Direction:
Keep to the lines between the one holding "tier for tier" and the one holding "import random", inclusive, and write them out exactly.

Source excerpt:
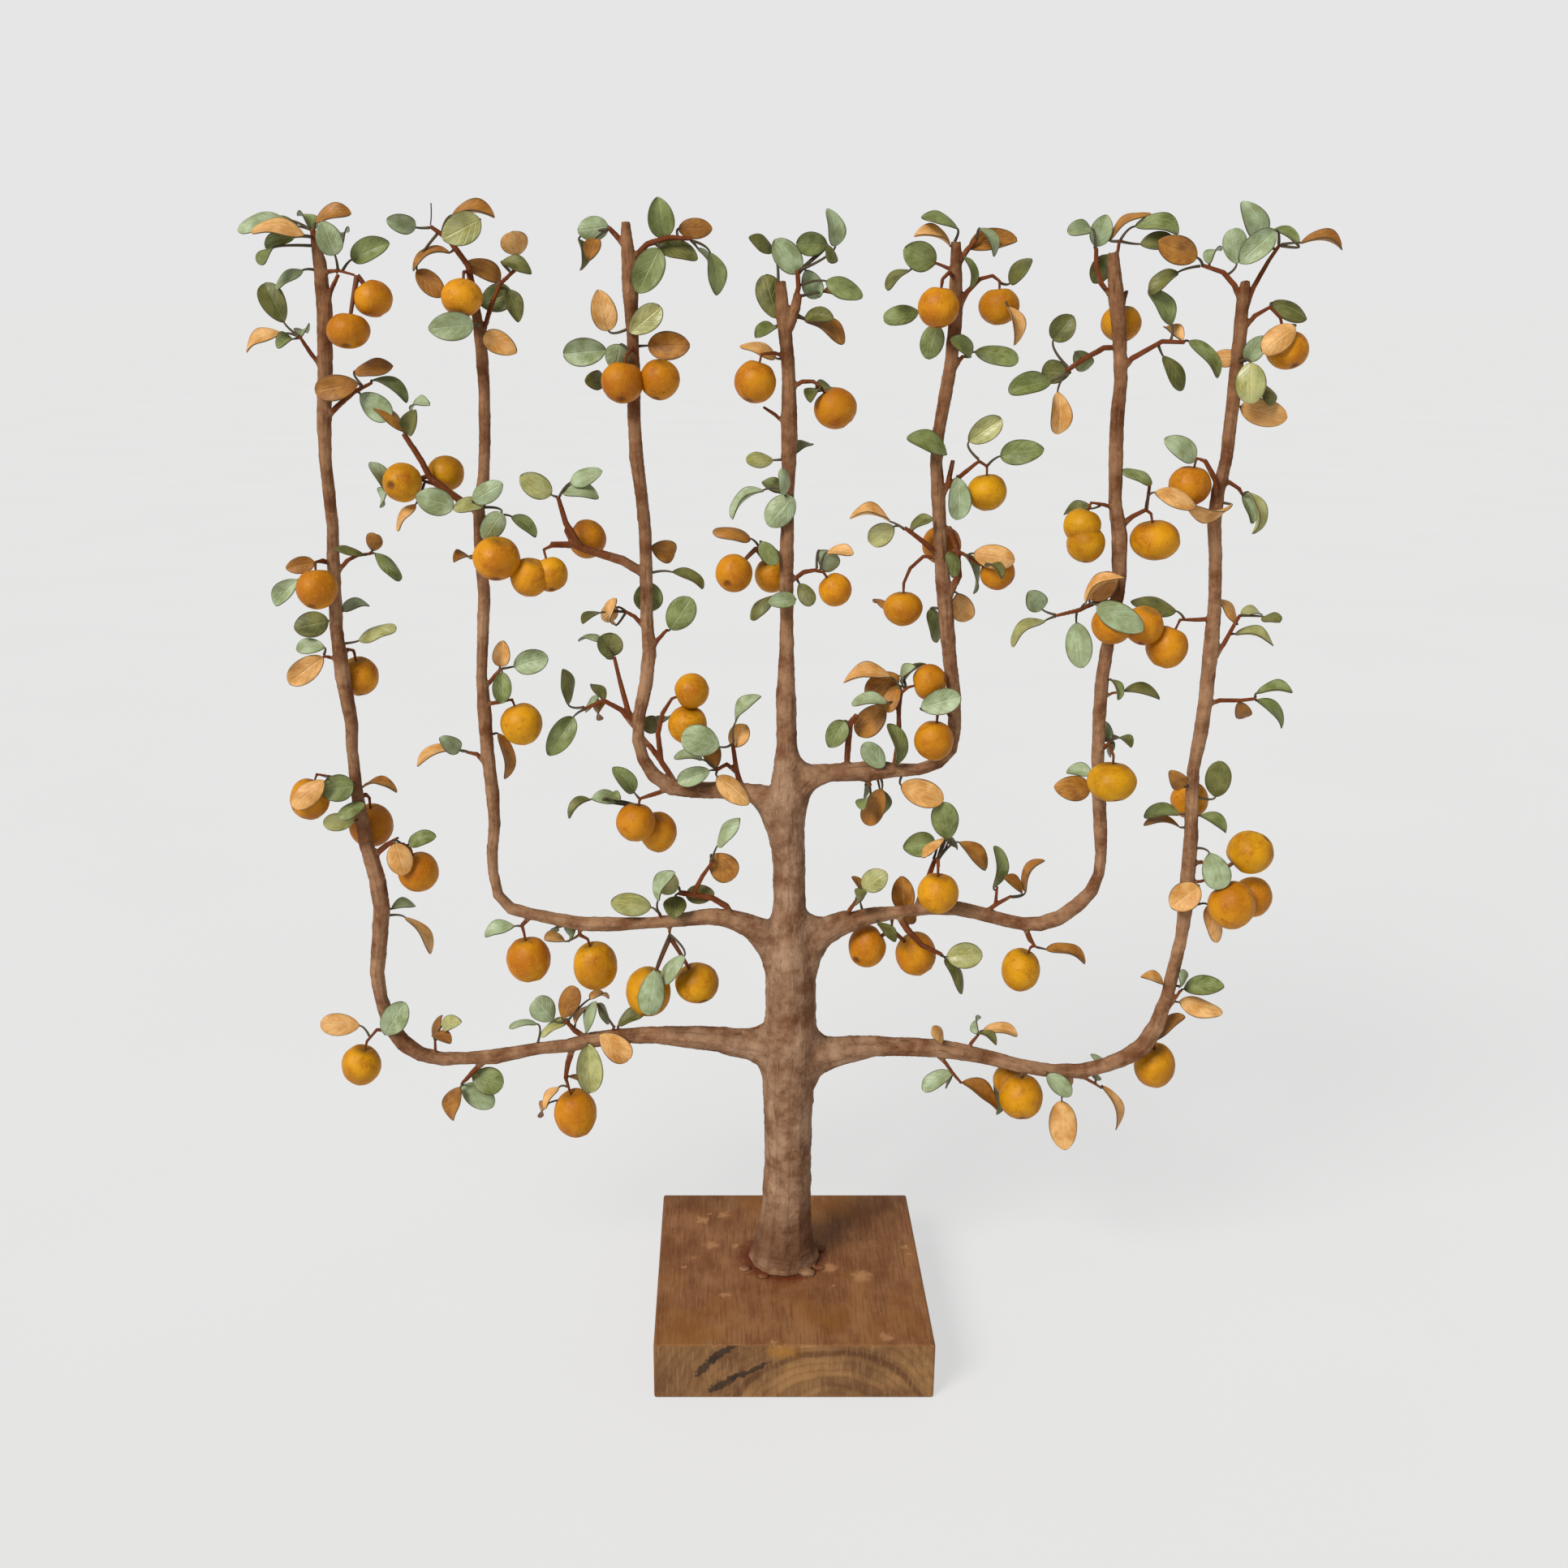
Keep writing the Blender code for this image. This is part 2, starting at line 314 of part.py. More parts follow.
def material(name, colour, roughness, metallic=0.0):
    finish = bpy.data.materials.new(name)
    finish.use_nodes = True
    shader = finish.node_tree.nodes["Principled BSDF"]
    shader.inputs["Base Color"].default_value = (*colour, 1.0)
    shader.inputs["Roughness"].default_value = roughness
    shader.inputs["Metallic"].default_value = metallic
    return finish


def mesh_object(name, build, group=None):
    """Makes a mesh object from a function that fills a bmesh."""
    shape = bmesh.new()
    build(shape)
    bmesh.ops.recalc_face_normals(shape, faces=shape.faces)
    mesh = bpy.data.meshes.new(name)
    shape.to_mesh(mesh)
    shape.free()
    item = bpy.data.objects.new(name, mesh)
    (group or PARTS).objects.link(item)
    return item


def tube(name, points, group=None, sides=2, tilt=0.0):
    """A closed tube through points (position in metres, radius in mm), as a mesh object."""
    curve = bpy.data.curves.new(name, "CURVE")
    curve.dimensions = "3D"
    curve.bevel_depth = MM
    curve.bevel_resolution = sides
    curve.use_fill_caps = True
    spline = curve.splines.new("POLY")
    spline.points.add(len(points) - 1)
    for point, (position, radius) in zip(spline.points, points):
        point.co = (*position, 1.0)
        point.radius = radius
        point.tilt = tilt
    guide = bpy.data.objects.new(name + "_guide", curve)
    CUTTERS.objects.link(guide)
    mesh = bpy.data.meshes.new_from_object(evaluated(guide))
    matrix = guide.matrix_world.copy()
    bpy.data.objects.remove(guide, do_unlink=True)
    bpy.data.curves.remove(curve)
    shape = bmesh.new()
    shape.from_mesh(mesh)
    bmesh.ops.remove_doubles(shape, verts=shape.verts, dist=0.00001)
    bmesh.ops.recalc_face_normals(shape, faces=shape.faces)
    shape.to_mesh(mesh)
    shape.free()
    item = bpy.data.objects.new(name, mesh)
    item.matrix_world = matrix
    (group or PARTS).objects.link(item)
    return item


def evaluated(item):
    return item.evaluated_get(bpy.context.evaluated_depsgraph_get())


def combine(target, tool, operation):
    """Joins a tool to its target, or cuts it away, and removes the tool."""
    boolean = target.modifiers.new(operation.lower(), "BOOLEAN")
    boolean.operation = operation
    boolean.object = tool
    result = bpy.data.meshes.new_from_object(evaluated(target))
    target.modifiers.clear()
    old_mesh = target.data
    target.data = result
    bpy.data.meshes.remove(old_mesh)
    bpy.data.objects.remove(tool, do_unlink=True)


def cylinder(name, centre, radius, low, high, segments=24, group=None):
    """An upright cylinder about a point (x, y) of the model, in mm."""
    def build(shape):
        bmesh.ops.create_cone(shape, cap_ends=True, segments=segments, radius1=radius * MM,
                              radius2=radius * MM, depth=(high - low) * MM)
        middle = Vector((centre[0], centre[1], (low + high) / 2)) * MM
        bmesh.ops.translate(shape, verts=shape.verts, vec=middle)
    return mesh_object(name, build, group)


def tapered(points):
    """Elevation points (x, z, radius), ready for a tube on the fan's plane."""
    return [(place(x, z), radius) for x, z, radius in points]


def finish(item, look, smooth=True):
    item.data.materials.clear()
    item.data.materials.append(look)
    if smooth:
        item.data.shade_smooth()
        item.data.set_sharp_from_angle(angle=math.radians(40))


def rod_centre():
    return (TREE_X + ROD_X, TREE_Y)


def first_leg(route):
    """Start point of an arm and the direction of its first leg, on the elevation."""
    (x0, z0, _), (x1, z1, _) = route[:2]
    length = math.hypot(x1 - x0, z1 - z0)
    return x0, z0, (x1 - x0) / length, (z1 - z0) / length


def along_first_leg(route, distance, radius):
    x0, z0, across, up = first_leg(route)
    return (x0 + across * distance, z0 + up * distance, radius)


def tier_points(arms, height):
    """The path of one tier's wire: in along the left arm, through the rod, out the right arm."""
    left, right = (ARMS[name] for name in arms)
    points = [(x, z) for x, z, _ in reversed(left["route"][:left["wire_end"] + 1])]
    points += [(ROD_X - 8, height), (ROD_X + 8, height)]
    points += [(x, z) for x, z, _ in right["route"][:right["wire_end"] + 1]]
    return points


def lengthened(points, extra):
    """The same path with both of its ends moved outwards."""
    def beyond(end, inner):
        across, up = end[0] - inner[0], end[1] - inner[1]
        length = math.hypot(across, up)
        return (end[0] + across / length * extra, end[1] + up / length * extra)
    return [beyond(points[0], points[1]), *points[1:-1], beyond(points[-1], points[-2])]


def wire_tube(name, points, radius, group=None):
    return tube(name, [(place(x, z), radius) for x, z in points], group, sides=1)


def wire_bore(points):
    return wire_tube("wire_bore", lengthened(points, GAP), WIRE_RADIUS + GAP * 1.2, CUTTERS)


def leader_wire_points():
    rise = [(ROD_X, LEADER_SOCKET + GAP), (ROD_X, ROD_TOP + 3)]
    return rise + [(x, z) for x, z, _ in TRUNK if ROD_TOP + 6 < z <= LEADER_WIRE_END]


def twig_points(radius, last_radius, points):
    """Tube points of a twig, its radius tapering evenly from point to point."""
    count = len(points) - 1
    return [(place(*point), radius + (last_radius - radius) * index / count)
            for index, point in enumerate(points)]


def ball_centre(ball):
    return place(*ball[:3])


def stem_end(balls, stem, fork):
    """Where a stem stops: inside the first ball's socket, or just short of the fork's apex."""
    last = place(*stem[-1])
    if fork is not None:
        apex = place(*fork)
        return apex + (last - apex).normalized() * (STEM_TIP * 2 + GAP) * MM
    centre = ball_centre(balls[0])
    return centre + (last - centre).normalized() * (socket_mouth(balls[0]) - STEM_DEPTH) * MM


def socket_mouth(ball):
    """Distance from a ball's centre to its skin at the stem, in mm."""
    return (ball[3] + ball[4]) / 2


def fruit_stems(arm):
    for _, owner, balls, radius, stem, fork in FRUITS:
        if owner == arm:
            points = twig_points(radius, STEM_TIP * 1.4, stem)
            points.append((stem_end(balls, stem, fork), STEM_TIP))
            yield points


def add_twigs(item, arm):
    for radius, last_radius, points in TWIGS[arm]:
        points = twig_points(radius, last_radius, points)
        combine(item, tube("twig", points, CUTTERS, 0, TWIG_TILT + radius / 10), "UNION")
    for points in fruit_stems(arm):
        combine(item, tube("stem", points, CUTTERS, 0, STEM_TILT), "UNION")


def stub_points(arm):
    """The trunk's own stub towards an arm, up to the joint where the arm's clay begins."""
    route = arm["route"]
    radius = route[0][2]
    return [arm["root"], along_first_leg(route, -7, radius * 1.12),
            along_first_leg(route, -GAP / 2, radius)]


def arm_points(arm):
    route = arm["route"]
    return [along_first_leg(route, GAP / 2, route[0][2]), *route[1:]]


def make_block(look):
    def build(shape):
        bmesh.ops.create_cube(shape, size=MM)
        size = Vector((BLOCK_SIZE, BLOCK_SIZE, BLOCK_HEIGHT))
        bmesh.ops.scale(shape, verts=shape.verts, vec=size)
        bmesh.ops.translate(shape, verts=shape.verts, vec=(0, 0, BLOCK_HEIGHT / 2 * MM))
        bmesh.ops.bevel(shape, geom=shape.edges[:], offset=BLOCK_EDGE * MM, segments=2,
                        profile=0.5, affect="EDGES")
    block = mesh_object("base_block", build)
    centre = rod_centre()
    hole = cylinder("rod_hole", centre, ROD_RADIUS + GAP, -5, BLOCK_HEIGHT + 5, 16, CUTTERS)
    combine(block, hole, "DIFFERENCE")
    pocket = cylinder("counterbore", centre, COUNTERBORE_RADIUS, -5, COUNTERBORE_DEPTH, 24, CUTTERS)
    combine(block, pocket, "DIFFERENCE")
    finish(block, look)


def make_fixings(look):
    """Washer and nut that draw the rod down in the counterbore under the block."""
    centre = rod_centre()
    top = COUNTERBORE_DEPTH - GAP
    washer = cylinder("base_washer", centre, WASHER_RADIUS, top - WASHER_THICKNESS, top)
    low = top - WASHER_THICKNESS - GAP - NUT_HEIGHT
    nut = cylinder("base_nut", centre, NUT_ACROSS_CORNERS / 2, low, low + NUT_HEIGHT, 6)
    for item in (washer, nut):
        bore = cylinder("bore", centre, ROD_RADIUS + GAP, -5, BLOCK_HEIGHT, 16, CUTTERS)
        combine(item, bore, "DIFFERENCE")
        finish(item, look)


def make_rod(look):
    rod = cylinder("centre_rod", rod_centre(), ROD_RADIUS, ROD_BOTTOM, ROD_TOP, 16)
    for tier in TIERS.values():
        combine(rod, wire_bore(tier_points(**tier)), "DIFFERENCE")
    socket = cylinder("leader_socket", rod_centre(), WIRE_RADIUS + GAP, LEADER_SOCKET, ROD_TOP + 5,
                      12, CUTTERS)
    combine(rod, socket, "DIFFERENCE")
    finish(rod, look)


def make_wires(look):
    for name, tier in TIERS.items():
        finish(wire_tube(name, tier_points(**tier), WIRE_RADIUS), look)
    finish(wire_tube("centre_leader_wire", leader_wire_points(), WIRE_RADIUS), look)


def make_trunk(look):
    trunk = tube("trunk_clay", tapered(TRUNK), sides=4)
    for arm in ARMS.values():
        combine(trunk, tube("stub", tapered(stub_points(arm)), CUTTERS, 3), "UNION")
    add_twigs(trunk, "trunk")
    bore = cylinder("rod_bore", rod_centre(), ROD_RADIUS + GAP, 20, ROD_TOP + GAP, 16, CUTTERS)
    combine(trunk, bore, "DIFFERENCE")
    for tier in TIERS.values():
        combine(trunk, wire_bore(tier_points(**tier)), "DIFFERENCE")
    combine(trunk, wire_bore(leader_wire_points()), "DIFFERENCE")
    finish(trunk, look)


def make_arm(name, arm, wire_path, look):
    item = tube(name, tapered(arm_points(arm)))
    add_twigs(item, name)
    combine(item, wire_bore(wire_path), "DIFFERENCE")
    finish(item, look)


def ball(name, data, group=None):
    """One fruit: a ball a little wider than tall, or taller than wide."""
    def build(shape):
        bmesh.ops.create_uvsphere(shape, u_segments=8, v_segments=6, radius=MM)
        bmesh.ops.scale(shape, verts=shape.verts, vec=(data[3], data[3], data[4]))
        bmesh.ops.translate(shape, verts=shape.verts, vec=ball_centre(data))
    return mesh_object(name, build, group)


def fork_tube(apex, data):
    """A forked stem's leg, from its apex into a ball."""
    centre = ball_centre(data)
    start = place(*apex)
    beyond = start + (start - centre).normalized() * STEM_TIP * 1.5 * MM
    return tube("fork", [(beyond, STEM_TIP), (centre, STEM_TIP)], CUTTERS, 0)


def make_fruit(name, balls, stem, fork, look):
    item = ball(name, balls[0])
    for data in balls[1:]:
        if fork is None:
            combine(item, ball("ball", data, CUTTERS), "UNION")
    if fork is None:
        centre = ball_centre(balls[0])
        outwards = (place(*stem[-1]) - centre).normalized() * MM
        reach = socket_mouth(balls[0])
        points = [(centre + outwards * (reach - STEM_DEPTH - GAP), STEM_TIP + GAP),
                  (centre + outwards * (reach + 3), STEM_TIP * 1.5 + GAP)]
        combine(item, tube("socket", points, CUTTERS, 0), "DIFFERENCE")
    else:
        legs = fork_tube(fork, balls[0])
        for data in balls[1:]:
            combine(legs, fork_tube(fork, data), "UNION")
        combine(item, legs, "UNION")
        for data in balls[1:]:
            combine(item, ball("ball", data, CUTTERS), "UNION")
    finish(item, look)


def main():
    global PARTS, CUTTERS
    clear_scene()
    PARTS = new_collection("clay_fruit_tree")
    CUTTERS = new_collection("cutters")
    bark = (0.20, 0.11, 0.06)
    steel = material("rod_steel", (0.55, 0.55, 0.56), 0.35, 1.0)
    make_block(material("stained_wood", (0.25, 0.11, 0.05), 0.6))
    make_fixings(material("zinc_steel", (0.62, 0.62, 0.60), 0.4, 1.0))
    make_rod(steel)
    make_wires(material("wire_steel", (0.45, 0.45, 0.46), 0.45, 1.0))
    make_trunk(material("trunk_clay", (0.26, 0.16, 0.10), 0.9))
    arm_tiers = {arm: tier for tier in TIERS.values() for arm in tier["arms"]}
    for name, arm in ARMS.items():
        make_arm(name, arm, tier_points(**arm_tiers[name]), material(name, bark, 0.9))
    for name, _, balls, _, stem, fork in FRUITS:
        make_fruit(name, balls, stem, fork, material(name, (0.62, 0.29, 0.05), 0.55))


main()
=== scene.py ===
"""The looks of a clay fruit tree: scratched clay bark, painted fruit and leaves, a stained block.

Positions are written as on the CAD part: a front elevation in millimetres, x across and z up on
the fan's plane, with a depth in front of it. place() turns them into metres.
"""
import math
import random

import bmesh
import bpy
import numpy as np
from mathutils import Matrix, Vector, noise
from mathutils.bvhtree import BVHTree
from mathutils.kdtree import KDTree


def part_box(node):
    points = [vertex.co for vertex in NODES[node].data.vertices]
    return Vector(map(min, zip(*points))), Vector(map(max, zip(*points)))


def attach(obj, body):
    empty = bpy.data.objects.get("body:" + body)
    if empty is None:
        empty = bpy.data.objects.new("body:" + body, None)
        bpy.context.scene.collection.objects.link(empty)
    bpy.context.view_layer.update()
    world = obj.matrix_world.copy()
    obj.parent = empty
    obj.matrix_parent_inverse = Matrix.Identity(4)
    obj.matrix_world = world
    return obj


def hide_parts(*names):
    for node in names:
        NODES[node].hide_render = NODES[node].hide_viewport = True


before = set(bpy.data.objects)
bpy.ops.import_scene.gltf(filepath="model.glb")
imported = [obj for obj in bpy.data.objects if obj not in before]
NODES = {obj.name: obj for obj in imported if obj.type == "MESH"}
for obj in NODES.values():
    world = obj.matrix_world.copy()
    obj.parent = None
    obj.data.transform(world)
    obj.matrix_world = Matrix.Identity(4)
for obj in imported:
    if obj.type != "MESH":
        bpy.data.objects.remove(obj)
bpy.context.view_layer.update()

MM = 0.001                                # all lengths are in mm, unless they are said to be in metres
ROD_LOW, ROD_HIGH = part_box("centre_rod")
ROD_FROM_AXIS = 1.0                       # the rod stands this far to the right of the tree's axis
TREE_X = (ROD_LOW.x + ROD_HIGH.x) / 2 / MM - ROD_FROM_AXIS
TREE_Y = (ROD_LOW.y + ROD_HIGH.y) / 2 / MM
EYE_X, EYE_Z, EYE_FRONT = -32.0, 570.0, 819.0   # the photo's viewpoint, EYE_FRONT before the fan
BLOCK_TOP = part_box("base_block")[1].z
CLAY = ["trunk_clay", "arm_outer_left", "arm_mid_left", "arm_inner_left", "arm_inner_right",
        "arm_mid_right", "arm_outer_right"]
FILLERS = ["centre_rod", "centre_leader_wire", "lower_arm_wire", "middle_arm_wire",
           "upper_arm_wire"]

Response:
    arm_tiers = {arm: tier for tier in TIERS.values() for arm in tier["arms"]}
    for name, arm in ARMS.items():
        make_arm(name, arm, tier_points(**arm_tiers[name]), material(name, bark, 0.9))
    for name, _, balls, _, stem, fork in FRUITS:
        make_fruit(name, balls, stem, fork, material(name, (0.62, 0.29, 0.05), 0.55))


main()
=== scene.py ===
"""The looks of a clay fruit tree: scratched clay bark, painted fruit and leaves, a stained block.

Positions are written as on the CAD part: a front elevation in millimetres, x across and z up on
the fan's plane, with a depth in front of it. place() turns them into metres.
"""
import math
import random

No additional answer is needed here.